## WHAT YOU WILL DO
Keep only the lines from the top of the listing through the one with "return np.vstack(spans + [points[-1:]])", and reproduce them unaltered.

═════ GIVEN INFORMATION ═════

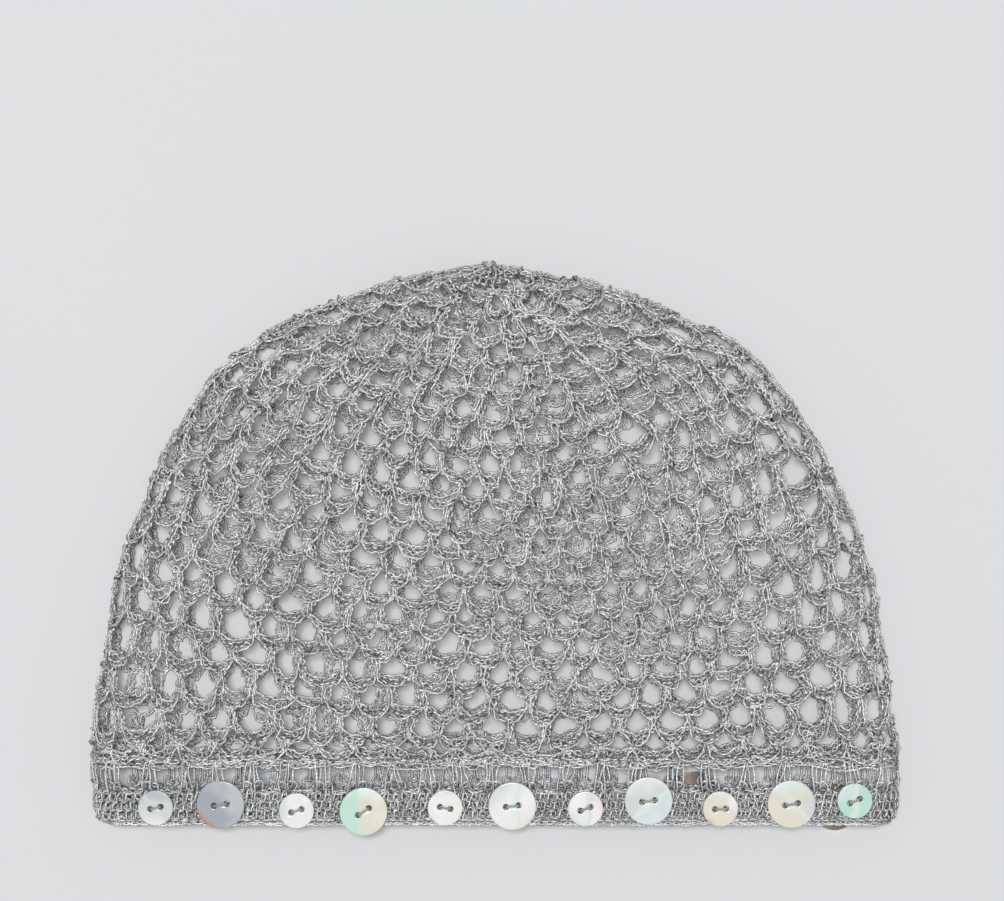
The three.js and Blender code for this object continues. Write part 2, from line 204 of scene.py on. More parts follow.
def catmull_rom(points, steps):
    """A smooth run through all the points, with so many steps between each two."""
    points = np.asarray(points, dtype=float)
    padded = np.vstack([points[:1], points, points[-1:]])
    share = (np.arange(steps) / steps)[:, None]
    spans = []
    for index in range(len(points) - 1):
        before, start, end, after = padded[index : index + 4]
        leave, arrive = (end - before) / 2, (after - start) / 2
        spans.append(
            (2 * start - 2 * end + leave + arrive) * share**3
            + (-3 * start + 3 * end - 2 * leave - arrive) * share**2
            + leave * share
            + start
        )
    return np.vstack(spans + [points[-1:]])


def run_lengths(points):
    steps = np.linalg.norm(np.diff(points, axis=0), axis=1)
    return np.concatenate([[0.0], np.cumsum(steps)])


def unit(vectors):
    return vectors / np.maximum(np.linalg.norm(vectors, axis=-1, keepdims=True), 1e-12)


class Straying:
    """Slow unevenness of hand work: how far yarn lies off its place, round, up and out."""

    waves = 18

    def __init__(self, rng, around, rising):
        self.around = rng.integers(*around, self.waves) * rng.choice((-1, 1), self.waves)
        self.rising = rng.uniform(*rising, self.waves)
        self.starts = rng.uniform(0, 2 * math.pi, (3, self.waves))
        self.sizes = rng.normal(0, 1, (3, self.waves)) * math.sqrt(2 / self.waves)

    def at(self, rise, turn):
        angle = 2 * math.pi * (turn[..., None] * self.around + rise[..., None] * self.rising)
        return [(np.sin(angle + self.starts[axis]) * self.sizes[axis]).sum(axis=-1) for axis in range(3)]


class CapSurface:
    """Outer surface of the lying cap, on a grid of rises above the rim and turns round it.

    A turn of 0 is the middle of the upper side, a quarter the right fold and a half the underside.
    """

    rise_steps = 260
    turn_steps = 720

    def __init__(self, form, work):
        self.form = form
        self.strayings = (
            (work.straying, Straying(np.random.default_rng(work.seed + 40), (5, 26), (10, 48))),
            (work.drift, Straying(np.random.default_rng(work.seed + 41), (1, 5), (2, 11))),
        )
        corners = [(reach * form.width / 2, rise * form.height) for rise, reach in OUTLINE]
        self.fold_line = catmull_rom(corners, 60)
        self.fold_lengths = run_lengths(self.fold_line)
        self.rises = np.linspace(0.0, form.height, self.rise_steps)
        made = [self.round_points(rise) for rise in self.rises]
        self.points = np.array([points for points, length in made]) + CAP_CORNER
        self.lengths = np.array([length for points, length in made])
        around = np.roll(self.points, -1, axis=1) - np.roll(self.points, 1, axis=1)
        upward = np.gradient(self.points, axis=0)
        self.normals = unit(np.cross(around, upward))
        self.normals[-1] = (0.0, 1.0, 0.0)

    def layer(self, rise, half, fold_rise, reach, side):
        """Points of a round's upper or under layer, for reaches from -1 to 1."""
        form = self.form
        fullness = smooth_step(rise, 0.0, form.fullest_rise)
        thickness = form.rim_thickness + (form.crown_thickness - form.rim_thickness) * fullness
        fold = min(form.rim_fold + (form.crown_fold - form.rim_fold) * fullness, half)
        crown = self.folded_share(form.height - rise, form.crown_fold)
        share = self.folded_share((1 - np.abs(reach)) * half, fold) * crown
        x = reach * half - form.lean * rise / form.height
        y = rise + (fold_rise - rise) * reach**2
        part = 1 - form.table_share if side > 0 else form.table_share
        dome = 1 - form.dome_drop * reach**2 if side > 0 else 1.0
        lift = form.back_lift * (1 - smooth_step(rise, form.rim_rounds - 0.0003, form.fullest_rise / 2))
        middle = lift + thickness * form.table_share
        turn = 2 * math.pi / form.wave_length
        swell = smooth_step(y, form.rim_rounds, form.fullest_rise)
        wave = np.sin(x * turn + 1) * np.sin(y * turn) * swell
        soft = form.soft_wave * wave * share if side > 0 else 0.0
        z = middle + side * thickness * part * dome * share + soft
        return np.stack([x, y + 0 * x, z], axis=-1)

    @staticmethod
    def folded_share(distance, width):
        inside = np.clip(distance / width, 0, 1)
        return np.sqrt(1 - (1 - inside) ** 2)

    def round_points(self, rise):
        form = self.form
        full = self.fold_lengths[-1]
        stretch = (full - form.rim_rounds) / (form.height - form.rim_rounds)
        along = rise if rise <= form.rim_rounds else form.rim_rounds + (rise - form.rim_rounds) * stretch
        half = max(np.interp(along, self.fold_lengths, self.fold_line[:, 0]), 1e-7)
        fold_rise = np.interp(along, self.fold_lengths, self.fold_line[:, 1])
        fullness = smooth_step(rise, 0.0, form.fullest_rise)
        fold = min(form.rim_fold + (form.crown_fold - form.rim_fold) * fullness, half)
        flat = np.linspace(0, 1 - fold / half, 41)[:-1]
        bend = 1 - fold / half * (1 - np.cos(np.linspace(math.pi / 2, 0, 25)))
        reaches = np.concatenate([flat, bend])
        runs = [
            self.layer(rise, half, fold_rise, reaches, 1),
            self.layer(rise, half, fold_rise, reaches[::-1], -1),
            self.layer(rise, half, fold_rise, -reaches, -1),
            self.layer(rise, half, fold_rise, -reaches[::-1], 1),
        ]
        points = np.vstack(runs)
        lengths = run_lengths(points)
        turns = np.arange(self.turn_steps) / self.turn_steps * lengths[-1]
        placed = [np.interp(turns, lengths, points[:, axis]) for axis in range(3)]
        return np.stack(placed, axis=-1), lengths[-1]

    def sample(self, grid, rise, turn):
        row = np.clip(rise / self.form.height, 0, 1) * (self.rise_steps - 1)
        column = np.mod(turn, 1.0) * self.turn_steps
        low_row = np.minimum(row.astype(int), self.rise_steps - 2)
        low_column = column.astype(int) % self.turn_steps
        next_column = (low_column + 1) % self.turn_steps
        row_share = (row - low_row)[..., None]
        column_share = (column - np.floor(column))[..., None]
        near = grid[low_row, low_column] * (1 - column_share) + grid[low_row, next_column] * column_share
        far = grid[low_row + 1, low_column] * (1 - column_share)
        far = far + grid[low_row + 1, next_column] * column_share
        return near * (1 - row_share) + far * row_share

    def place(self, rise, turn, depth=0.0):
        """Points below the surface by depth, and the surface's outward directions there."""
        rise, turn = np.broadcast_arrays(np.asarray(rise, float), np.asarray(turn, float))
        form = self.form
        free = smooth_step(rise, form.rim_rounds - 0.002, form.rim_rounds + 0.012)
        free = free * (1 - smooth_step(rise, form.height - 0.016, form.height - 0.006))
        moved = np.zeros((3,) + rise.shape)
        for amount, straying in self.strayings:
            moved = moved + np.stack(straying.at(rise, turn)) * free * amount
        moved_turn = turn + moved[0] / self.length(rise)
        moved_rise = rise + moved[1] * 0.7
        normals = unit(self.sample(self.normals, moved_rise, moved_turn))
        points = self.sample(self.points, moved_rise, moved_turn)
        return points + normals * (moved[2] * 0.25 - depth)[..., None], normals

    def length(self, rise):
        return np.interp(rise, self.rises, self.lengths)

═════

## TASK SOLUTION
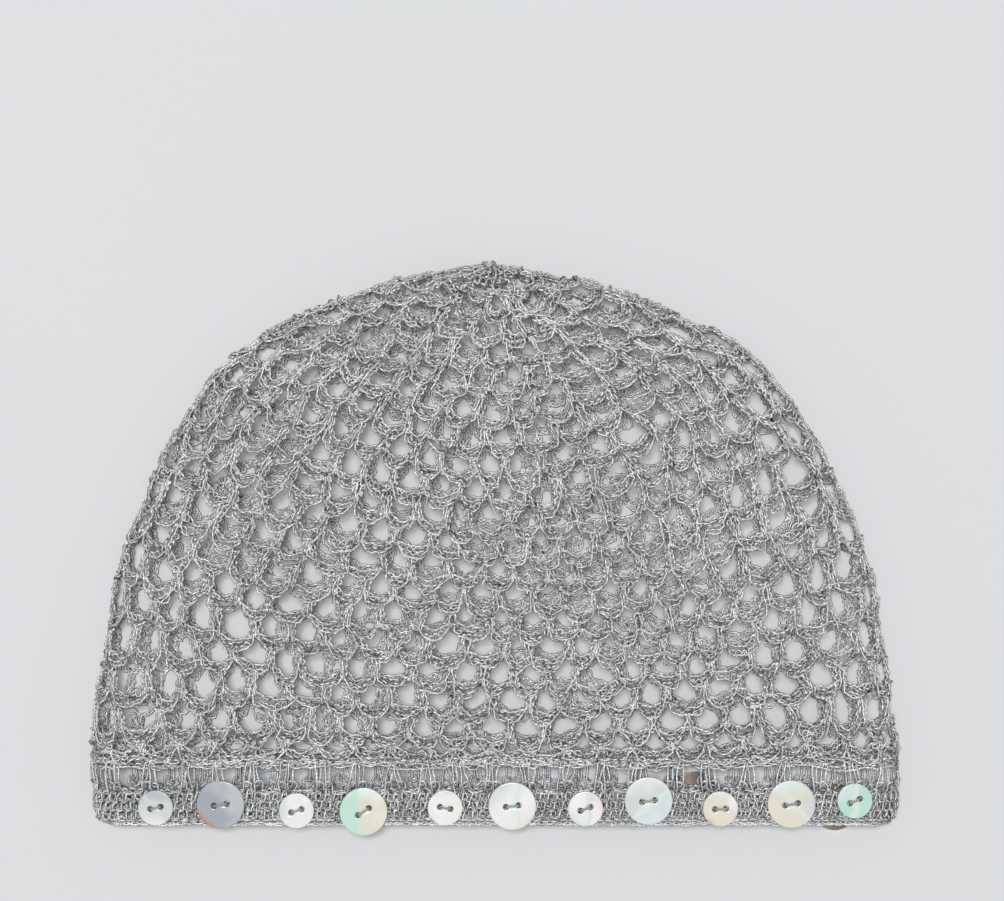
The three.js and Blender code for this object continues. Write part 2, from line 204 of scene.py on. More parts follow.
def catmull_rom(points, steps):
    """A smooth run through all the points, with so many steps between each two."""
    points = np.asarray(points, dtype=float)
    padded = np.vstack([points[:1], points, points[-1:]])
    share = (np.arange(steps) / steps)[:, None]
    spans = []
    for index in range(len(points) - 1):
        before, start, end, after = padded[index : index + 4]
        leave, arrive = (end - before) / 2, (after - start) / 2
        spans.append(
            (2 * start - 2 * end + leave + arrive) * share**3
            + (-3 * start + 3 * end - 2 * leave - arrive) * share**2
            + leave * share
            + start
        )
    return np.vstack(spans + [points[-1:]])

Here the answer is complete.